* STATED PROBLEM
Answer with nothing but a number: how many lines include the word "follow"?

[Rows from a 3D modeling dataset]
□ □ □

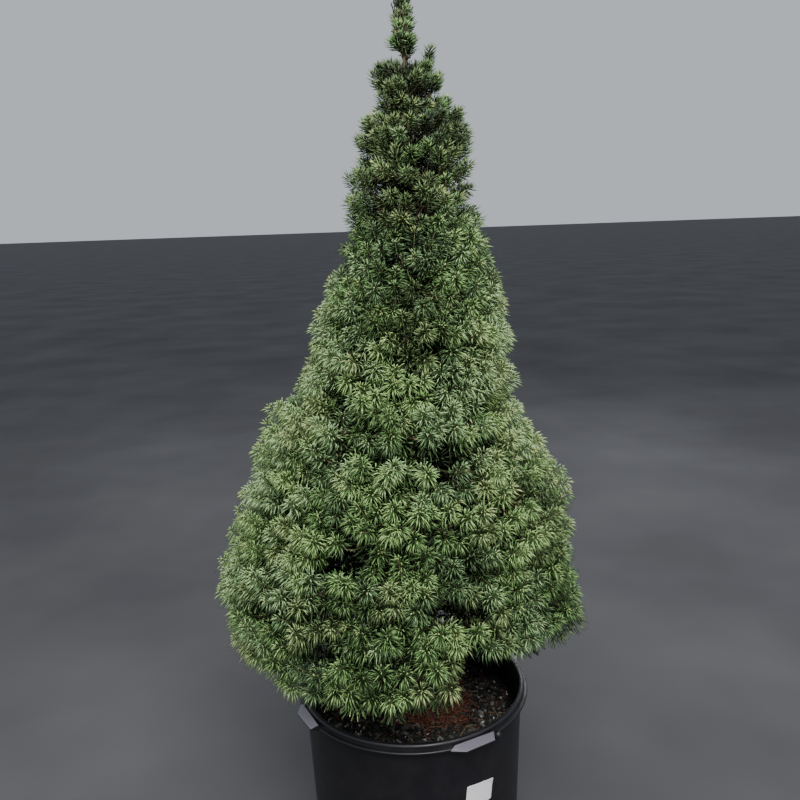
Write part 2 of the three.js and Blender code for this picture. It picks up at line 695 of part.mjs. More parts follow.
function addPiece(name, geometry, material) {
  const piece = new THREE.Mesh(geometry, MATERIALS[material]);
  piece.name = name;
  plant.add(piece);
}

addPiece("pot", makePot(), "pot");
addPiece("soil", makeSoil(), "soil");
addPiece("label", makeLabel(), "label");
addPiece("trunk", trunkGeometry(0), "bark");

const trunkSpace = solidFromGeometry(trunkGeometry(GAP));
for (const mass of listMasses()) {
  if (mass.boughs) addPiece(`bough_${mass.label}`, makeBough(mass, trunkSpace), "bark");
  addPiece(`foliage_${mass.label}`, makeMass(mass, trunkSpace), "needles");
}

export default plant;
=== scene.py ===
"""A dwarf alberta spruce in a round nursery pot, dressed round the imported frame.

Lengths are in millimetres, as in the part's source, and meshes are scaled to metres as they are made.
The crown repeats the source's rule: the same tiers, cells and main shoots. Here each main shoot
becomes a spray, on which finer shoots grow with all their needles.
"""

import math
from dataclasses import dataclass, replace

import bmesh
import bpy
import numpy as np
from mathutils import Matrix, Vector, noise


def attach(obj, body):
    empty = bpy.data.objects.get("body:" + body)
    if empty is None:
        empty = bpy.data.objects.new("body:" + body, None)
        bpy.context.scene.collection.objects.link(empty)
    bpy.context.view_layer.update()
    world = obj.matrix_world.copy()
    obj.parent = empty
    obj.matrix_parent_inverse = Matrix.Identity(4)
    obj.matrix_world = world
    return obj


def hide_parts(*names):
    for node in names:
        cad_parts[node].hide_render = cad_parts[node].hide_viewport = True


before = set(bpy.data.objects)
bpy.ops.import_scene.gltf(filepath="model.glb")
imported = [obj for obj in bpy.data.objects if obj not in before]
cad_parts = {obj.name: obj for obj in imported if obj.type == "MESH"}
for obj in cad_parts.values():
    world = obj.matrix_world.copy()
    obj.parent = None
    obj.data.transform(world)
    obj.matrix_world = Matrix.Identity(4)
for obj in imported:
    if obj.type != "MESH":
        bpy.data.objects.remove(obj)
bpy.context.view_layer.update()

MM = 0.001

# The pot, as in the source

POT_HEIGHT = 305
POT_RIM_RADIUS = 178
POT_BODY_RADIUS = 168
POT_FOOT_RADIUS = 157
POT_WALL = 3
POT_FLOOR = 4
POT_RIM_BAND = 13
POT_FOOT_BEVEL = 4
GRIP_DEPTH = 12
GRIP_TURN = -62
DRAIN_HOLES = 6
DRAIN_RADIUS = 8
DRAIN_LIFT = 2
SOIL_TOP = 258
SOIL_SAG = 7
GAP = 0.3
LABEL_WIDTH = 48
LABEL_HEIGHT = 35
LABEL_MIDDLE = 201
LABEL_TURN = -57
LABEL_TILT = -5

# Details of the pot, the label and the soil in this file only

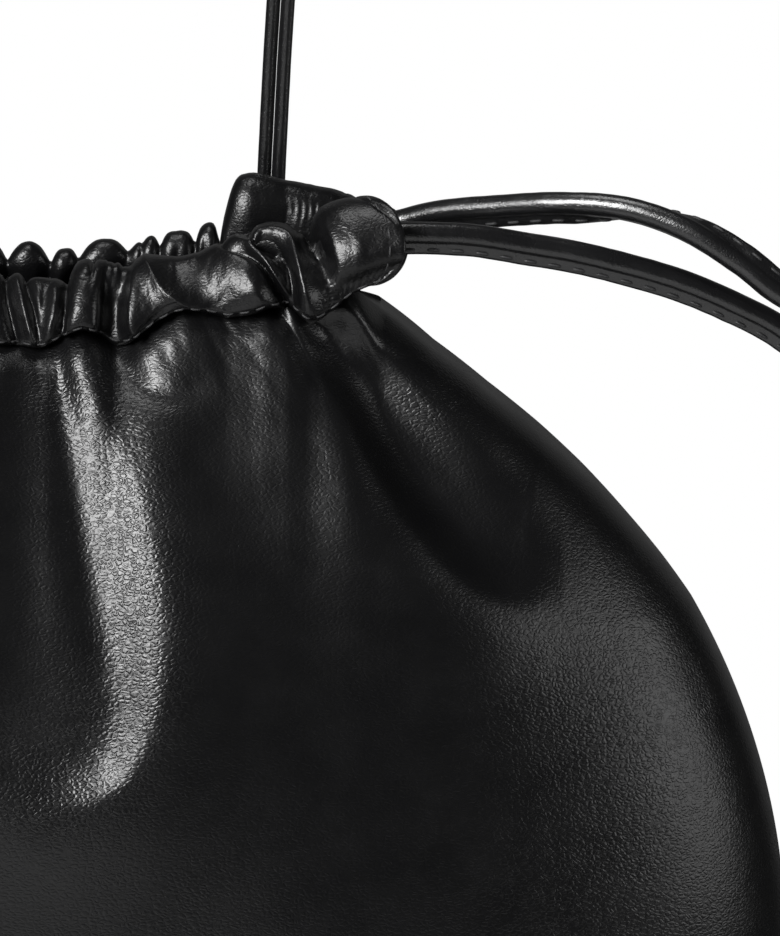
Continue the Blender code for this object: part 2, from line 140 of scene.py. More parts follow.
def leatherMaterial(name, look):
    # black nappa: pebbled cells, fine pores and slow waves as bump, and a roughness that varies a little
    material = bpy.data.materials.new(name)
    material.use_nodes = True
    tree = material.node_tree
    shader = tree.nodes["Principled BSDF"]
    shader.inputs["Base Color"].default_value = (*look["colour"], 1)
    shader.inputs["Specular IOR Level"].default_value = look["gloss"]
    shader.inputs["Coat Weight"].default_value = look["coat"]
    shader.inputs["Coat Roughness"].default_value = look["coatRough"]
    place = setUp(tree, "ShaderNodeTexCoord").outputs["Object"]
    bend = setUp(tree, "ShaderNodeTexNoise", Scale=grainSettings["bendScale"], Detail=2.0)
    tree.links.new(place, bend.inputs["Vector"])
    shift = setUp(tree, "ShaderNodeVectorMath", operation="MULTIPLY_ADD")
    shift.inputs[1].default_value = (grainSettings["bend"],) * 3
    tree.links.new(bend.outputs["Color"], shift.inputs[0])
    tree.links.new(place, shift.inputs[2])
    cells = setUp(tree, "ShaderNodeTexVoronoi", feature="DISTANCE_TO_EDGE", Scale=look["cells"])
    pores = setUp(tree, "ShaderNodeTexNoise", Scale=grainSettings["poreScale"], Detail=3.0, Roughness=0.6)
    slow = setUp(tree, "ShaderNodeTexNoise", Scale=grainSettings["waveScale"], Detail=3.0, Roughness=0.55)
    drawn = setUp(tree, "ShaderNodeVectorMath", operation="MULTIPLY")
    drawn.inputs[1].default_value = look["cellStretch"]
    tree.links.new(shift.outputs["Vector"], drawn.inputs[0])
    tree.links.new(drawn.outputs["Vector"], cells.inputs["Vector"])
    for node in (pores, slow):
        tree.links.new(place, node.inputs["Vector"])
    rounded = setUp(tree, "ShaderNodeMapRange", interpolation_type="SMOOTHSTEP",
                    From_Max=grainSettings["cellRim"])
    tree.links.new(cells.outputs["Distance"], rounded.inputs["Value"])
    normal = None
    for height, depth in ((slow.outputs["Fac"], look["waveDepth"]), (rounded.outputs["Result"], look["cellDepth"]),
                          (pores.outputs["Fac"], look["poreDepth"])):
        bump = setUp(tree, "ShaderNodeBump", Strength=1.0, Distance=depth)
        tree.links.new(height, bump.inputs["Height"])
        if height == rounded.outputs["Result"]:
            # depth of the cells = their full depth * (quiet + (1 - quiet) * the mesh's own "grain")
            grain = setUp(tree, "ShaderNodeAttribute", attribute_name="grain")
            deeper = setUp(tree, "ShaderNodeMath", operation="MULTIPLY_ADD")
            deeper.inputs[1].default_value = depth * (1 - look["quiet"])
            deeper.inputs[2].default_value = depth * look["quiet"]
            tree.links.new(grain.outputs["Fac"], deeper.inputs[0])
            tree.links.new(deeper.outputs["Value"], bump.inputs["Distance"])
        if normal:
            tree.links.new(normal, bump.inputs["Normal"])
        normal = bump.outputs["Normal"]
    tree.links.new(normal, shader.inputs["Normal"])
    rough = setUp(tree, "ShaderNodeMapRange", To_Min=look["rough"][0], To_Max=look["rough"][1])
    rough.inputs["From Min"].default_value = grainSettings["roughFrom"]
    rough.inputs["From Max"].default_value = grainSettings["roughTo"]
    tree.links.new(slow.outputs["Fac"], rough.inputs["Value"])
    tree.links.new(rough.outputs["Result"], shader.inputs["Roughness"])
    return material


leatherLooks = {
    "body": {"colour": (0.0032, 0.0032, 0.0035), "gloss": 0.50, "coat": 0.0, "coatRough": 0.28,
             "rough": (0.29, 0.35), "cells": 1080, "cellStretch": (0.72, 1.0, 1.25), "quiet": 0.40,
             "cellDepth": 0.000058, "poreDepth": 0.000010, "waveDepth": 0.00012},
    "casing": {"colour": (0.0032, 0.0032, 0.0035), "gloss": 0.44, "coat": 0.0, "coatRough": 0.26,
               "rough": (0.29, 0.35), "cells": 1150, "cellStretch": (0.8, 1.0, 1.2), "quiet": 1.0,
               "cellDepth": 0.000024, "poreDepth": 0.000010, "waveDepth": 0.00010},
    "cord": {"colour": (0.0050, 0.0050, 0.0055), "gloss": 0.75, "coat": 0.35, "coatRough": 0.16,
             "rough": (0.26, 0.32), "cells": 1500, "cellStretch": (1.0, 1.0, 1.0), "quiet": 1.0,
             "cellDepth": 0.00002, "poreDepth": 0.00002, "waveDepth": 0.0002},
    "thread": {"colour": (0.024, 0.024, 0.025), "gloss": 0.50, "coat": 0.0, "coatRough": 0.3,
               "rough": (0.5, 0.6), "cells": 4200, "cellStretch": (1.0, 1.0, 1.0), "quiet": 1.0,
               "cellDepth": 0.00003, "poreDepth": 0.00002, "waveDepth": 0.0001},
}
bodyLeather, casingLeather, cordLeather, blackThread = (
    leatherMaterial(key, look) for key, look in leatherLooks.items()
)
print("materials made")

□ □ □

* TASK ANSWER
2